When I talked to the people at TruEra and understood the company’s vision, it satisfied all of my criteria. At TruEra we are building an AI Quality and AI explainability product which I believe is necessary as the advancement and adoption of AI-based technologies become ubiquitous. After talking to the founders and engineers here at TruEra,  I saw a clear opportunity for growth and a strong set of people with whom I easily saw myself working.

It’s been a year since I started working at TruEra. I am continuously learning and my newly gained knowledge is changing my perspective as I grow. The following are some of the ideas that helped me navigate and stay productive in my first year. I am sharing them here so that someone else in a similar environment can benefit from them.

Nothing is someone else’s problem

I have heard this phrase and seen posters of it many times in my past life while working at Facebook. But not until now did I realize what it really means in day-to-day life. 

In a startup environment, there are many things that are unowned and unsolved. There will be bugs and issues in the code which you won’t know who is responsible for fixing. To some extent, this will happen more in a startup where there are people trying to achieve as much as possible with a limited number of engineers. Keeping the mindset of “nothing is someone else’s problem” and internalizing it helped me to stay curious and dig through different parts of the code to solve minor bugs and issues. Beyond the immediate impact of fixing the issues themselves, this also helped me in building context and knowledge regarding the overall code base and how it works.

That being said, one should also not go overboard and try to work through every issue that comes up by yourself, because it’s not humanly  possible. But as one is onboarding at a new place, especially in a startup, one can gain a lot of knowledge and understanding just by attempting to fix different minor issues in the code.

Code tells the truth

This often happens to us when we are looking to understand some components of the code and how it works, but no one knows whom to ask. Or two different people tell different stories about how a particular piece of code works.
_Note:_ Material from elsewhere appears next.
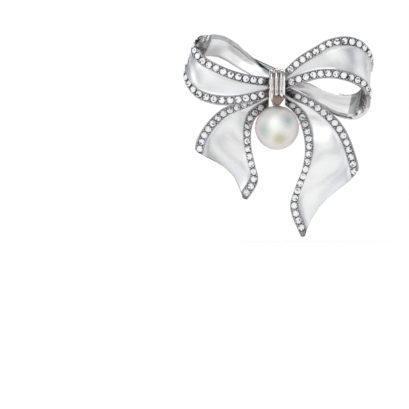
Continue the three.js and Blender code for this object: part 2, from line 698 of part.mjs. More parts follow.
// A slotted barrel with an inner collar at each end, and a window that the lever swings in.
function catchBarrel() {
  const half = BARREL_LENGTH / 2;
  const bead = 0.08;
  const profile = [
    new THREE.Vector2(collarInner, -half),
    new THREE.Vector2(BARREL_RADIUS + bead, -half),
    new THREE.Vector2(BARREL_RADIUS + bead, -half + COLLAR_LENGTH),
    new THREE.Vector2(BARREL_RADIUS, -half + COLLAR_LENGTH),
    new THREE.Vector2(BARREL_RADIUS, half - COLLAR_LENGTH),
    new THREE.Vector2(BARREL_RADIUS + bead, half - COLLAR_LENGTH),
    new THREE.Vector2(BARREL_RADIUS + bead, half),
    new THREE.Vector2(collarInner, half),
    new THREE.Vector2(collarInner, half - COLLAR_LENGTH),
    new THREE.Vector2(BARREL_RADIUS - BARREL_WALL, half - COLLAR_LENGTH),
    new THREE.Vector2(BARREL_RADIUS - BARREL_WALL, -half + COLLAR_LENGTH),
    new THREE.Vector2(collarInner, -half + COLLAR_LENGTH),
    new THREE.Vector2(collarInner, -half),
  ];
  const shell = new THREE.LatheGeometry(profile, 24).rotateZ(-Math.PI / 2);
  const footTall = -seatBack - (BARREL_RADIUS - BARREL_WALL);
  const foot = new THREE.BoxGeometry(BARREL_LENGTH * 0.8, footTall, 1.3);
  foot.translate(0, seatBack + footTall / 2, 0);
  const keepClear = cylinderAlong("x", BARREL_RADIUS - BARREL_WALL, BARREL_LENGTH - 2 * COLLAR_LENGTH, 24);
  const windowLow = LEVER_REST + leverHalfAngle + 6;
  const lookOut = wedge(LEVER_WIDTH * 2, 0, windowLow, BARREL_RADIUS + 1);
  return toGeometry(
    toSolid(shell)
      .add(toSolid(foot))
      .subtract(toSolid(keepClear))
      .subtract(toSolid(slotBox(BARREL_RADIUS + 1)))
      .subtract(toSolid(lookOut)),
  );
}
addPiece(catchGroup, "catch_barrel", catchBarrel(), BRIGHT_METAL);

// The slotted rotor turns in the barrel, and its lever comes out through the window.
function catchRotor() {
  const profile = [
    new THREE.Vector2(rotorInner, -rotorHalf),
    new THREE.Vector2(rotorOuter, -rotorHalf),
    new THREE.Vector2(rotorOuter, rotorHalf),
    new THREE.Vector2(rotorInner, rotorHalf),
    new THREE.Vector2(rotorInner, -rotorHalf),
  ];
  const shell = new THREE.LatheGeometry(profile, 24).rotateZ(-Math.PI / 2);
  const leverLow = (rotorInner + rotorOuter) / 2;
  const lever = new THREE.BoxGeometry(LEVER_WIDTH * 1.4, LEVER_REACH - leverLow, LEVER_WIDTH);
  lever.translate(0, (LEVER_REACH + leverLow) / 2, 0);
  lever.rotateX(THREE.MathUtils.degToRad(LEVER_REST));
  return toGeometry(
    toSolid(shell)
      .subtract(toSolid(slotBox(rotorOuter + 1)))
      .add(toSolid(lever)),
  );
}
addPiece(catchGroup, "catch_rotor", catchRotor(), STEEL);

export default brooch;
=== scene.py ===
"""A ribbon-bow brooch: satin ribbons edged with round stones, a pearl, and its pin and safety catch."""

import json
import logging
import math
from dataclasses import dataclass
from enum import Enum
from functools import cached_property

import bmesh
import bpy
from mathutils import Matrix, Vector


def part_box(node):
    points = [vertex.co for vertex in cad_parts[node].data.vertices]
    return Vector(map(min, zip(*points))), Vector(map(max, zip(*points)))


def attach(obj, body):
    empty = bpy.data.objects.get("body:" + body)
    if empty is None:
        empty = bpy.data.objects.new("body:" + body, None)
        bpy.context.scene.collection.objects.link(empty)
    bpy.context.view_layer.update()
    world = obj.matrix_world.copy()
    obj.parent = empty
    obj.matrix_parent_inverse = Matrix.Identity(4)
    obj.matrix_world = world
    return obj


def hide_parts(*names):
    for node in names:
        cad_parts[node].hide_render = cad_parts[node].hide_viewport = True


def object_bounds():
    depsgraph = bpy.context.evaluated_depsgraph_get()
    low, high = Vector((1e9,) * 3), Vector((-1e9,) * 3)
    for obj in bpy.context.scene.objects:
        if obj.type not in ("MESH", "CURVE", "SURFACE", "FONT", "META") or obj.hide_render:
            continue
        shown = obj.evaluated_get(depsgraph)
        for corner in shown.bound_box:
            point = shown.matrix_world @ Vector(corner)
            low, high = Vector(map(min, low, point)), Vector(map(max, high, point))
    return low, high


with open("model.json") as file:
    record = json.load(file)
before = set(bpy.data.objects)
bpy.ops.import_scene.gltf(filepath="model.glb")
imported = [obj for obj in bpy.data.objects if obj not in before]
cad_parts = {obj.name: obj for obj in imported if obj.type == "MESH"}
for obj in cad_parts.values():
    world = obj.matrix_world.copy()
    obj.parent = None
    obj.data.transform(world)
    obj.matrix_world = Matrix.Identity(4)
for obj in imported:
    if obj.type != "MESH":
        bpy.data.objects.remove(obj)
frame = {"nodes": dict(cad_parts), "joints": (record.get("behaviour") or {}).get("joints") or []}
cad_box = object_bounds()

MM = 0.001
WHITE = (1.0, 1.0, 1.0, 1.0)
Colour = tuple[float, float, float, float]
RIBBON_CREASE = 46.0  # degrees; a ribbon's edges that turn more stay sharp
log = logging.getLogger("brooch")


# ---------------------------------------------------------------- node trees and shared shader groups


def grey(value: float) -> Colour:
    """An even grey, with its alpha."""
    return (value, value, value, 1.0)


class Wiring:
    """A node tree, with short calls for the nodes that finishes and the sky share."""

    def __init__(self, tree: bpy.types.NodeTree) -> None:
        """Keeps the tree."""
        self.tree = tree

    def feed(self, value: object, socket: bpy.types.NodeSocket) -> None:
        """Links a socket or sets a constant."""
        if isinstance(value, bpy.types.NodeSocket):
            self.tree.links.new(value, socket)
        else:
            socket.default_value = value

    def node(self, kind: str, **values: object) -> bpy.types.Node:
        """Adds a node and fills its inputs.

        Args:
            kind: the node's type.
            values: each input's value or the socket that feeds it, with spaces as underscores.

        Returns:
            The new node.
        """
        made = self.tree.nodes.new(kind)
        for name, value in values.items():
            self.feed(value, made.inputs[name.replace("_", " ")])
        return made

    def math(self, kind: str, operation: str, *values: object) -> bpy.types.Node:
        """Adds a Math or Vector Math node.

        Args:
            kind: the node's type.
            operation: what it works out.
            values: its inputs in order.

        Returns:
            The new node.
        """
        made = self.tree.nodes.new(kind)
        made.operation = operation
        for value, socket in zip(values, made.inputs):
            self.feed(value, socket)
        return made

    def number(self, operation: str, *values: object) -> bpy.types.NodeSocket:
        """The number that a Math node gives."""
        return self.math("ShaderNodeMath", operation, *values).outputs["Value"]

    def length(self, operation: str, *values: object) -> bpy.types.NodeSocket:
        """The length or distance that a Vector Math node gives."""
        return self.math("ShaderNodeVectorMath", operation, *values).outputs["Value"]

    def noise(self, place: bpy.types.NodeSocket, **values: object) -> bpy.types.NodeSocket:
        """Noise at a place, as a number."""
        return self.node("ShaderNodeTexNoise", Vector=place, **values).outputs["Fac"]

    def window(
        self,
        value: bpy.types.NodeSocket,
        low: object,
        high: object,
        to: tuple[float, float] = (0.0, 1.0),
        smooth: bool = True,
    ) -> bpy.types.NodeSocket:
        """Maps one range to another, held at both ends.

        Args:
            value: what is mapped.
            low: where the range starts.
            high: where it ends.
            to: the results at its start and end.
            smooth: whether it eases in and out.

        Returns:
            The mapped value.
        """
        made = self.node("ShaderNodeMapRange", Value=value, From_Min=low, From_Max=high)
        made.interpolation_type = "SMOOTHSTEP" if smooth else "LINEAR"
        self.feed(to[0], made.inputs["To Min"])
        self.feed(to[1], made.inputs["To Max"])
        return made.outputs["Result"]

    def mix(self, mask: bpy.types.NodeSocket, low: object, high: object) -> bpy.types.NodeSocket:
        """Mixes two colours by a mask and returns the colour socket."""
        made = self.tree.nodes.new("ShaderNodeMix")
        made.data_type = "RGBA"
        self.feed(mask, made.inputs["Factor"])
        self.feed(low, made.inputs[6])
        self.feed(high, made.inputs[7])
        return made.outputs[2]

    def ramp(
        self, value: bpy.types.NodeSocket, low: tuple[float, Colour], high: tuple[float, Colour]
    ) -> bpy.types.NodeSocket:
        """A colour ramp between two stops, each a position and a colour."""
        made = self.node("ShaderNodeValToRGB", Fac=value)
        for stop, (position, colour) in zip(made.color_ramp.elements, (low, high)):
            stop.position = position
            stop.color = colour
        return made.outputs["Color"]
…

Reading the code and understanding it is a skill that I don’t see many people teaching or emphasizing, but it comes in handy. People can have a different understanding or have different ways of communicating their understanding of code, but code itself is the ground truth about how things actually work. Spend time reading through the code. The more code one reads, the better understanding of things one gets. This is not the fastest way of gaining context, but a very thorough one with no space for a misunderstanding. 

Be your authentic self

This is another phrase which I have heard many times in the past. But what does it actually mean? In my mind being an authentic self means presenting yourself as close to what you are actually thinking. You contribute to the tech industry by bringing your perspective and experiences to the industry. This is the value you provide. At the start of my career, I tried to imitate what other folks were doing in order for me to be as successful as they were. Later, I realized that I am unique, as all of us are. I have to sharpen my strengths so that I can bring in the perspective that others can’t. Only by valuing different people for their unique strengths and learning from those strengths, rather than just valuing one type of person or strength, can we utilize the diverse thoughts and ideas in the best way possible. 
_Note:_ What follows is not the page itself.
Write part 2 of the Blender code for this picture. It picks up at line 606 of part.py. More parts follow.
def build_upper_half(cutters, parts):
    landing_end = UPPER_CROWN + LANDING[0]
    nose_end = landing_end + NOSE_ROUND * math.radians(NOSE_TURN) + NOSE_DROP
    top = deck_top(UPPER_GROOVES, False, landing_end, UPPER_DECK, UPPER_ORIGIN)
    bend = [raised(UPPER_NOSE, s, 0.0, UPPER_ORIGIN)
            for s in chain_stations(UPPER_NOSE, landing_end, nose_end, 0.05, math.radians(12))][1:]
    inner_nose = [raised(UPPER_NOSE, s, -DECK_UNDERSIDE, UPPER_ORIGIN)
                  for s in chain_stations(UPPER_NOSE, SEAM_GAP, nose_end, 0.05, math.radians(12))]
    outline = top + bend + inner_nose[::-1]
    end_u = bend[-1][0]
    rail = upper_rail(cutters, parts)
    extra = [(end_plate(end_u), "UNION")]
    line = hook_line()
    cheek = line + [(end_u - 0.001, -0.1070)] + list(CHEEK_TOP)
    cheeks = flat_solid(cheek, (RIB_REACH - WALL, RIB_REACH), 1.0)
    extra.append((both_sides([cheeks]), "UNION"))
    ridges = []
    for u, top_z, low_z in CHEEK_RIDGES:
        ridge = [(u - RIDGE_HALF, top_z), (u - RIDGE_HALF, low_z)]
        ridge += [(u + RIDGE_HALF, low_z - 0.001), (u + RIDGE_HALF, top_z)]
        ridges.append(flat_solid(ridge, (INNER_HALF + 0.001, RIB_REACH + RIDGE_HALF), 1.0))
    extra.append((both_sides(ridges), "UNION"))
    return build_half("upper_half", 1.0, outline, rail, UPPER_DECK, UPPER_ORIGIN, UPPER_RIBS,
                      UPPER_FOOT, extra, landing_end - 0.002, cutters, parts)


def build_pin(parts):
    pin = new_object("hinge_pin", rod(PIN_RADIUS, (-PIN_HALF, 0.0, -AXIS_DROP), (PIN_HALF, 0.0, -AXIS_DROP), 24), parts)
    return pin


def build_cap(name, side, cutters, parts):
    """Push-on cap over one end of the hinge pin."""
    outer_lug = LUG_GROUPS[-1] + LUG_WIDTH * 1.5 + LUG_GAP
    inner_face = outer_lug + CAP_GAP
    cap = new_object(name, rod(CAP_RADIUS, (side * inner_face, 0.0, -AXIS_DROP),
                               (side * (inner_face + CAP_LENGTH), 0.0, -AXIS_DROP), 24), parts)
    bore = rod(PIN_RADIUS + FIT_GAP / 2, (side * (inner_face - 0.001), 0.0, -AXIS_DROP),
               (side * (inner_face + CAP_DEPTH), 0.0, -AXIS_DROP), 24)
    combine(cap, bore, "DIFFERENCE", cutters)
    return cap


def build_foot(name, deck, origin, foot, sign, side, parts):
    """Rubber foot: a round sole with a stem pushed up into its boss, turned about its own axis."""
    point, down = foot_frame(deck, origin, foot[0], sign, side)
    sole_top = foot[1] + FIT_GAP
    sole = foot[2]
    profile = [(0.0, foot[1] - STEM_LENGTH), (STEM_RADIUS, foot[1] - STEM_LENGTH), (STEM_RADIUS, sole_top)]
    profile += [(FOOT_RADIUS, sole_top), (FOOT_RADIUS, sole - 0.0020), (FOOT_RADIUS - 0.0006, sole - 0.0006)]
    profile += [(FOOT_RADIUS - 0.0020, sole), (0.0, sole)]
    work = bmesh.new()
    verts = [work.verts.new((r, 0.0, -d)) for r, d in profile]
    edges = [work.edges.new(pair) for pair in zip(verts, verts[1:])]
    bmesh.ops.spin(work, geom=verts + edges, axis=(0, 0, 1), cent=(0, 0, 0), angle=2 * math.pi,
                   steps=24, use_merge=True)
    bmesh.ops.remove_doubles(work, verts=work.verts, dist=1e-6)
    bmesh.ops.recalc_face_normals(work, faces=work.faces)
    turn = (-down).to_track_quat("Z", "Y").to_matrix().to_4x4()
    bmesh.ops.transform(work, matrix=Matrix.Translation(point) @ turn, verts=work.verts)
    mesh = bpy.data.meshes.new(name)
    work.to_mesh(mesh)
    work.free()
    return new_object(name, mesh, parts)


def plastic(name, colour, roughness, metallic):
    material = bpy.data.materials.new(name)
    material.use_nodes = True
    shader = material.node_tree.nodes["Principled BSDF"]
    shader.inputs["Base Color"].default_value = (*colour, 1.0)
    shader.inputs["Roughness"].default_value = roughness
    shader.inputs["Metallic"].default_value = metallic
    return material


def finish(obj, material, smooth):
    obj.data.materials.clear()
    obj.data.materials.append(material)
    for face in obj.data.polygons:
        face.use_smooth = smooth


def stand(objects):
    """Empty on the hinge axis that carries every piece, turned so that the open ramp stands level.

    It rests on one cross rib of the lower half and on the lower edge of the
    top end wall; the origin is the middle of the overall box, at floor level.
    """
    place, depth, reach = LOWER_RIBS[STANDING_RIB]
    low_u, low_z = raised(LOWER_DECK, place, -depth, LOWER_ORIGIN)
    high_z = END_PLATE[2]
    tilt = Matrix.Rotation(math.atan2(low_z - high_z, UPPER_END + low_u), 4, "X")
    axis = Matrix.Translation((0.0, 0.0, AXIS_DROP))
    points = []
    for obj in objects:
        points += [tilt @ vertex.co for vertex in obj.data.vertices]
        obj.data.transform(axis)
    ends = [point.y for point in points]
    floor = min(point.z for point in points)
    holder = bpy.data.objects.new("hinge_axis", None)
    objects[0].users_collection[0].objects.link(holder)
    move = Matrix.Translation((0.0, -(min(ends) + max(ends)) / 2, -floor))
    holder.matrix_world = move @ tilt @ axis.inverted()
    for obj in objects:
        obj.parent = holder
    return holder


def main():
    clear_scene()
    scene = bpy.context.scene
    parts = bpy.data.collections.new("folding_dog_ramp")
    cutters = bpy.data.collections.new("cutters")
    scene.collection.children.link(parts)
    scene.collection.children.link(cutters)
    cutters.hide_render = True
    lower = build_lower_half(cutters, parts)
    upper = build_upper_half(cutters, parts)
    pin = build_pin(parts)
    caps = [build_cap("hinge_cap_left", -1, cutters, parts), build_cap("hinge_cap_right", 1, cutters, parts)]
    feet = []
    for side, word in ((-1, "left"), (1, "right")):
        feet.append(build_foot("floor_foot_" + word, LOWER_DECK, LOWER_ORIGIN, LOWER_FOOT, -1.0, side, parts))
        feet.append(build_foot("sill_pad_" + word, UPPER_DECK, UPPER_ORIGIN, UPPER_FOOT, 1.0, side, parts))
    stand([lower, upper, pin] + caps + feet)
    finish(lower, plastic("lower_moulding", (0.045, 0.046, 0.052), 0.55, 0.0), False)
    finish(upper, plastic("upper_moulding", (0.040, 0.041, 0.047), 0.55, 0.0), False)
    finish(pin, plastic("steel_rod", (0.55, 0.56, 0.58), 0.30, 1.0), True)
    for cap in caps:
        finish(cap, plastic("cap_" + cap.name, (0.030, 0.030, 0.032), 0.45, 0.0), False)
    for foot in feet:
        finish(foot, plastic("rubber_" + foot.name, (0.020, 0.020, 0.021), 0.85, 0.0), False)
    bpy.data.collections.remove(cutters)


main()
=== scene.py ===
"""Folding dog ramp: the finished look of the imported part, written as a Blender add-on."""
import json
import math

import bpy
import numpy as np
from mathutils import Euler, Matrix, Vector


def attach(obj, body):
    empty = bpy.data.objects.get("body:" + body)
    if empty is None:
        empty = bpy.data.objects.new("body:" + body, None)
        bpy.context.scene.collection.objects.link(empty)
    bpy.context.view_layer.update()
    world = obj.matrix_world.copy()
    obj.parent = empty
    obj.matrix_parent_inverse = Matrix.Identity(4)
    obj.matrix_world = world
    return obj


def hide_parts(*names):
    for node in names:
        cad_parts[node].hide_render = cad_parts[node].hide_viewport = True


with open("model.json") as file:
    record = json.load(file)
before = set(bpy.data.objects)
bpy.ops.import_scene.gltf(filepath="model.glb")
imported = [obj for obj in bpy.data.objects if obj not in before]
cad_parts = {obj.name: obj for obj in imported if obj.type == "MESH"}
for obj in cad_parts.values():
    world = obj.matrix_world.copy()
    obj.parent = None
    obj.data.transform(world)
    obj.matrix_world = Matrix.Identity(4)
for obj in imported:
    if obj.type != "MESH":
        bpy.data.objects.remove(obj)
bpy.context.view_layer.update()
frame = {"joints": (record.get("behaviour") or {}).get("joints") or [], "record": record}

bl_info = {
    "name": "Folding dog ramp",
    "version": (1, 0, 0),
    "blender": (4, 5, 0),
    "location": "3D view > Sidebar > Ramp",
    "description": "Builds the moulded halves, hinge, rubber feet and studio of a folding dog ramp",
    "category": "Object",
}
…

Understand your boundaries

Be vigilant about how much you can actually get done. We are all looking to be high achievers and we don’t want to say no to things that need to get done. And there are plenty of things that need to get done in a startup environment. After a while, the chaos of multiple things that are on your plate hinders one’s productivity. Prioritize your focus on the task at hand and feel free to put other things on the backburner and communicate that to your team and stakeholders. One can only produce quality work if they have the time and patience to focus on the task at hand. If there are too many things at hand, then one doesn’t have time or focus to produce the quality work. Focus on things that are your best strengths and where you add value, and prioritize those.

Leverage existing knowledge

This is an important balancing point to point 2, where I discussed how code is the source of truth. Getting answers to specific, small questions by going through the code could be a very handy skill. But to gain the larger picture of things, such as the vision and ideas that are often not documented in code, you need to leverage the group knowledge which already exists within the team of engineers. As smart and motivated people, we often have a tendency to want to figure out things on our own. However,  in a startup, we have to make a judgment call on how much time is reasonable to spend on exploring issues that have  possibly already been explored by our teammates in the past. 

Time is money

Be wise about time. One can be super smart, intelligent, and hardworking, but there are still 24 hours in a day. One is still limited by the nature of time. Be smart about the fastest way of achieving the task at hand. It’s easy to get lost in the weeds of code and get distracted by something totally different than what you were looking to solve in the first place. Utilize the shared knowledge; if asking something gets you the answer in the fastest way, then ask it. Always keep the time in mind while working on things. And take the fastest effective approach. When bringing something new to market,the timing and urgency of releasing a feature is vital. If we miss the window of opportunity and someone else brings it to the market first, then we have lost some key momentum., It’s better to implement something good first, then continue to improve upon it later. Customers don’t like to bear the cost of switching vendors, so speed of execution matters a lot. 

Conclusion

To close the loop, I would say that a sense of purpose is really important for one to utilize and implement any of the above ideas in day-to-day life. If you have a sense of how you are contributing to the larger goal of the company, and what purpose that company goal is serving in the world, then you can stay motivated. Motivation is a prerequisite for all. Taking refreshing breaks and stepping back and thinking about the larger goal and purpose helps me to keep myself motivated. It is inevitable that new techniques and ideas will come, which will change your perspective. We have to be open to those new ideas and changes  – that is what leads to growth.